_JOB_: From the top of the records below down to the line containing "from math import cos, pi, radians, sin, tan", reproduce every line exactly.

Entries with model source code:

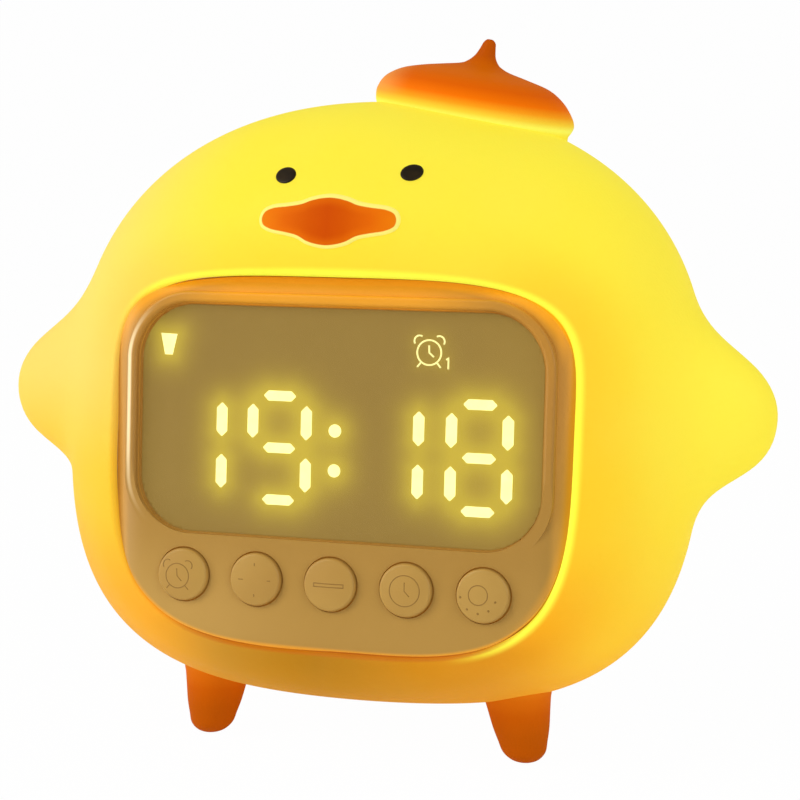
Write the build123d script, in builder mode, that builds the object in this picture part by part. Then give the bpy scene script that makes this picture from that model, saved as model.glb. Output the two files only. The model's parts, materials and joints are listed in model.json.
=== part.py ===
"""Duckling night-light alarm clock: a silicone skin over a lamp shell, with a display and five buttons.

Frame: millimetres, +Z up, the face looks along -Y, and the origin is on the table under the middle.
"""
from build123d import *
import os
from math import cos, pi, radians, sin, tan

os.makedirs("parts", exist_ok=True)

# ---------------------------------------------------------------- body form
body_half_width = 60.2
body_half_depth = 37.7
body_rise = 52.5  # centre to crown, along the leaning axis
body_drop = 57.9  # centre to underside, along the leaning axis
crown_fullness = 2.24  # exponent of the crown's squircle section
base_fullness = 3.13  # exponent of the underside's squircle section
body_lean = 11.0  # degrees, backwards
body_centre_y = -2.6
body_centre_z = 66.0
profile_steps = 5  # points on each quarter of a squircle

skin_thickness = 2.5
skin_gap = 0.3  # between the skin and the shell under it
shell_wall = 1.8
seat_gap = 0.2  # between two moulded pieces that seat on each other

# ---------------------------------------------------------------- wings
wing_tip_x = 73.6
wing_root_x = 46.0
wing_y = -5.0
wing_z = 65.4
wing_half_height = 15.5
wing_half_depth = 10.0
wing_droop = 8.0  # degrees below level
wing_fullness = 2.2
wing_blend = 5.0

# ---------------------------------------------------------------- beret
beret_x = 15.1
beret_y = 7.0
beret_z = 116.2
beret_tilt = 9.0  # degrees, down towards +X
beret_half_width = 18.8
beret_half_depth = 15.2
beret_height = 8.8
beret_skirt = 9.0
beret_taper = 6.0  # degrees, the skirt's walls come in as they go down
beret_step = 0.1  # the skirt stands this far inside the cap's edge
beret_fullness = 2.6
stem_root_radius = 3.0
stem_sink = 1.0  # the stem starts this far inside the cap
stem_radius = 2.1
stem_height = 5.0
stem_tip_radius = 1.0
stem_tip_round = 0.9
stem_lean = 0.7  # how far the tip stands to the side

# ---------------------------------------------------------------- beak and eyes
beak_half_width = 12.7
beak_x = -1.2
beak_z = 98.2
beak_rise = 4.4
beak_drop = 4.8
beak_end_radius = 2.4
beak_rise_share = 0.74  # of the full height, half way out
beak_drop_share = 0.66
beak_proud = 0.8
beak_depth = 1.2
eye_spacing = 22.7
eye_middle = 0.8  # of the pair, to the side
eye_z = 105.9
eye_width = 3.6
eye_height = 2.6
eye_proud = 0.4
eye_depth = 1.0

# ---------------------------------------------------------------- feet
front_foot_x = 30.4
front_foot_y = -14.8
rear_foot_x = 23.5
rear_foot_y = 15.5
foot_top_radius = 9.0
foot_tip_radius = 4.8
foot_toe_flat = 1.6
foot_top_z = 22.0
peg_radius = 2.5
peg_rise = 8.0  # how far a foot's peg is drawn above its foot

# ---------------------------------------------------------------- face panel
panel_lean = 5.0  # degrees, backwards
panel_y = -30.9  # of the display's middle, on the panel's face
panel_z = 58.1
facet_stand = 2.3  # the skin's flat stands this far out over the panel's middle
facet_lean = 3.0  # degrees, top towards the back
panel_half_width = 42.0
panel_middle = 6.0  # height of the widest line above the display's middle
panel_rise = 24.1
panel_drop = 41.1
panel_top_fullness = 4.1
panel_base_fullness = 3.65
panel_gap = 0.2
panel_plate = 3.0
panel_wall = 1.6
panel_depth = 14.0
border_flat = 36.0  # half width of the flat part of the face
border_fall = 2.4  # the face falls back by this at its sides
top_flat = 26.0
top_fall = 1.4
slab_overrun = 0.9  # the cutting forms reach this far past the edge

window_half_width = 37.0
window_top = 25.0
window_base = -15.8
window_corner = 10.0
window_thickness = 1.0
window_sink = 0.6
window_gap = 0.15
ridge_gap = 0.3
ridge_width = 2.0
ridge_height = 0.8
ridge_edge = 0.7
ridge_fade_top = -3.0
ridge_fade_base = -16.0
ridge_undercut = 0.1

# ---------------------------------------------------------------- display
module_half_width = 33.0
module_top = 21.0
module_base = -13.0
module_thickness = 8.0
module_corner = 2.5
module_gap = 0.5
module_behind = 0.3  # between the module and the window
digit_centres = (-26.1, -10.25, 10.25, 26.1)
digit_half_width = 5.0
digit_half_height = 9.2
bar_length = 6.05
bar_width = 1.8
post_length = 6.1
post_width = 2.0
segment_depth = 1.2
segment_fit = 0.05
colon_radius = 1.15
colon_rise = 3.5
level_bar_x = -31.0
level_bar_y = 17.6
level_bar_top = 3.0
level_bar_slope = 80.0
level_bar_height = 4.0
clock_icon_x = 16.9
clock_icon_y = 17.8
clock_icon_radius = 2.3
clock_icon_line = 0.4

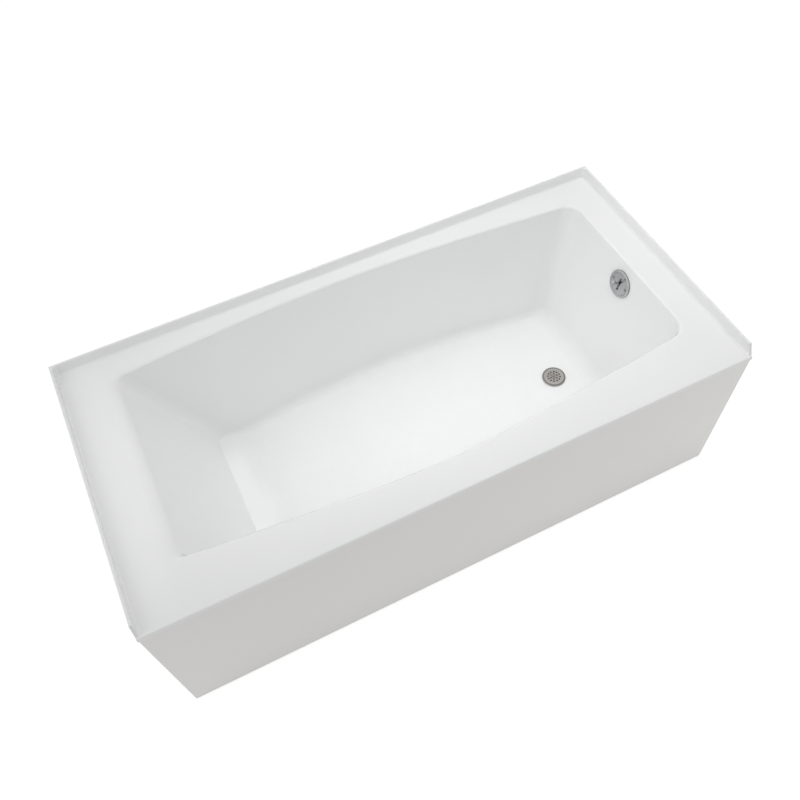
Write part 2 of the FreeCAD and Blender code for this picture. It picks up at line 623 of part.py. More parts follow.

_OUTPUT FOR THIS TASK_:
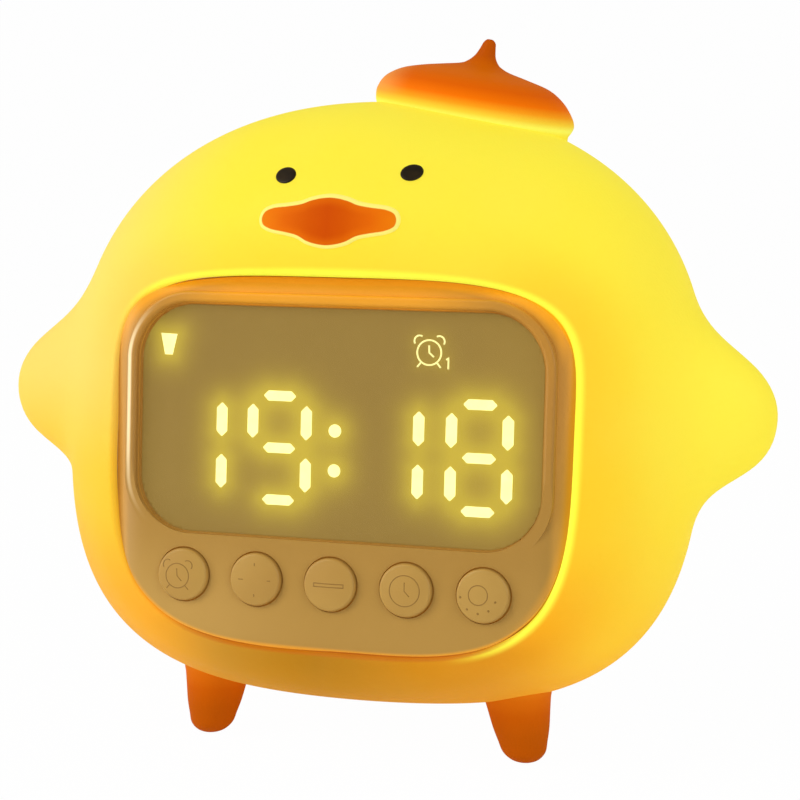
Write the build123d script, in builder mode, that builds the object in this picture part by part. Then give the bpy scene script that makes this picture from that model, saved as model.glb. Output the two files only. The model's parts, materials and joints are listed in model.json.
=== part.py ===
"""Duckling night-light alarm clock: a silicone skin over a lamp shell, with a display and five buttons.

Frame: millimetres, +Z up, the face looks along -Y, and the origin is on the table under the middle.
"""
from build123d import *
import os
from math import cos, pi, radians, sin, tan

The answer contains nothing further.